Antes del establecimiento de lo que hoy en día llamamos “capitales”, las Cortes Reales de la Europa medieval solían asentarse donde se asentaban sus reyes, y uno de ellos, Juan II de Castilla, escogió en varias ocasiones Madrid para convocar a las Cortes, organizar veladas literarias, recibir a embajadas extranjeras y, en definitiva, asentar su reales.
En 1434, Juan II se encontraba en la villa junto con su valido, Álvaro de Luna, para recibir una embajada del rey de Francia encabezada por el arzobispo y el senescal de Toulouse, Luis de Molins y mosén Juan de Monais. En el Alcázar, los embajadores fueron recibidos por veinte pajes y por un aparatoso ceremonial en el que no faltó ni siquiera un león que, según la tradición, acabaría reventando de calor a su paso por el Puente de Segovia.
En lo mejor de los fastos, y después de varios años de sequía, se desencadenó un tremendo aguacero que, según las crónicas de la época, “duró sin cesar desde el 29 de octubre de este mismo año hasta 7 de enero del año siguiente”. Como consecuencia de ello, las aguas se desbordaron, se mezclaron las potables con las fecales y, en 1435, la villa fue presa de una terrible peste.
Juan II optó por huir a Illescas, en Toledo, pero los embajadores extranjeros que casualmente se encontraban en Madrid (de Túnez, Navarra, Aragón y los ya mencionados de Francia) prefirieron aguardar a su evacuación en un campo situado en extramuros.
El embajador de Túnez lo hizo en la quinta de San Pedro, el de Aragón en la quinta (y actual calle) de Santiago el Verde y en otras fincas inmediatas (ubicadas actualmente en la calle de Huerta del Bayo y el parque del Casino de la Reina) y los de Navarra y Francia en otras fincas cercanas. Para aislarlos de la ciudad apestada, se levantó una cerca y, desde entonces, el pueblo pasó a llamar a aquel recinto Campo de Embajadores, nombre que, con sus variantes, habría de quedar para siempre.
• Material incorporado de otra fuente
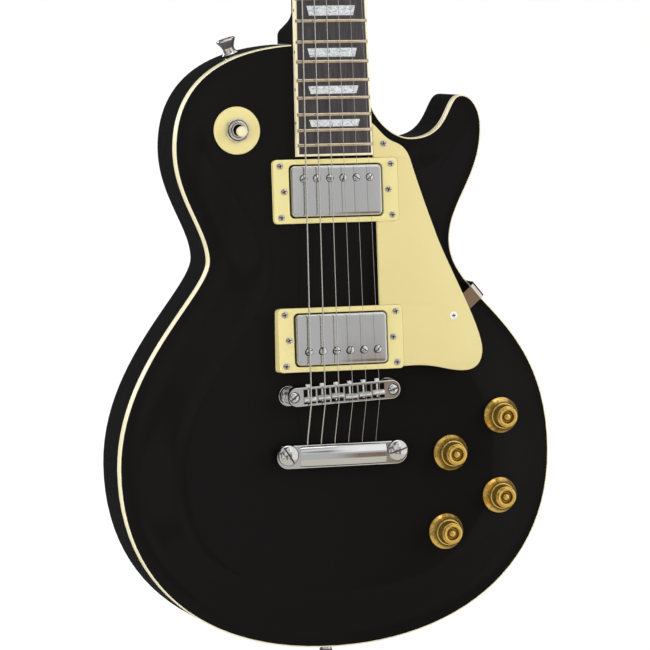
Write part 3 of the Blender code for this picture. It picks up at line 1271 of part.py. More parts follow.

Dos años después de la peste, se abrió una entrada a la cerca, denominada el Portillo de Embajadores, cuyo emplazamiento alberga en la actualidad la Glorieta de Embajadores, la misma en la que, en 1790, se levantó una de los centros industriales más importantes y zarzueleros de la historia de Madrid, la Fábrica de Tabacos.